Cumhurbaşkanı Erdoğan, Rabia ile "tek millet, tek bayrak, tek vatan, tek devlet" dediklerine dikkati çekerek, "Biz bu dörtlü içerisinde hiçbir şeyi eksik bırakmadan bu yola devam edeceğiz. Artık Türkiye'de hiçbir şey eskisi olmayacak dedik, yola öyle çıktık ve Allah'ın yardımıyla ve milletimin desteğiyle gerçekten yeni bir Türkiye'yi inşa ettik, inşa ediyoruz." diye konuştu.
Programda Cumhurbaşkanı Erdoğan'a, çocukluk yıllarını, anne babasını ve ailesini kendi ifadeleriyle anlattığı çeşitli konuşmalarının yer aldığı bir video da gösterildi.

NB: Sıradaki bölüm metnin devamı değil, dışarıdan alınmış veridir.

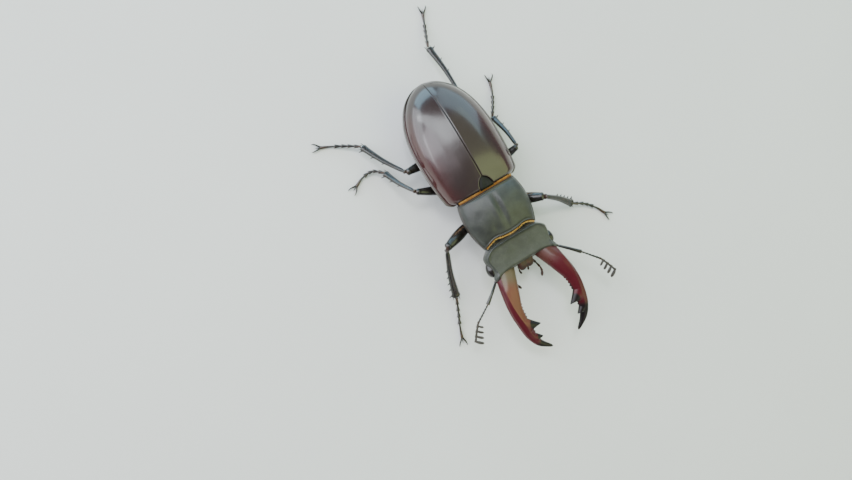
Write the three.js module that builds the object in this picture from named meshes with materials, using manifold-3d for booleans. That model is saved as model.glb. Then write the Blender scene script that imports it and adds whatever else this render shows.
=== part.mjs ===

Erdoğan, bugün illerde 58. mitingini yaptığı belirtilerek, "Meydanların dilini en iyi bilen, en iyi okuyan lidersiniz. Ne diyor meydanlar?" sorusu üzerine şöyle konuştu:
"Gerçekten meydanların diline baktığımızda öyle zannediyorum ki bu seçimde çok ciddi bir yanılmayı anket şirketleri yaşayacak. Çünkü anketlerden gelen bilgilere baktığımız zaman aralarında korkunç farklılıklar var. Birbirine yakın bile diyemeyeceğim kadar farklılıklar var. Ama meydana baktığınız zaman ben diyorum ki meydanlar yalan söylemez. Mecbur mu yani bu insanlar meydanlara gelsin. Diyelim, bugün Düzce'de saat 12, millet meydanda. Bu meydanı dolduran benim Düzceli kardeşlerim, büyük bir heyecanla, büyük bir coşkuyla kadını, erkeği orada konuşmam bitene kadar ayrılma diye bir şey yok. Bir de ayrılmadığı gibi ondan sonra bir de resim faslı başlıyor. 'İlla resimler çektirelim.' Bütün bunlarla beraber tabii, bir de bizim hediyeleşmemiz oluyor. Bu sene biz biliyorsunuz çay dağıtıyoruz. Erkeklere dağıtmıyoruz, tabii bayanlara dağıtıyoruz. Hoşlarına gidiyor, iyi de oluyor."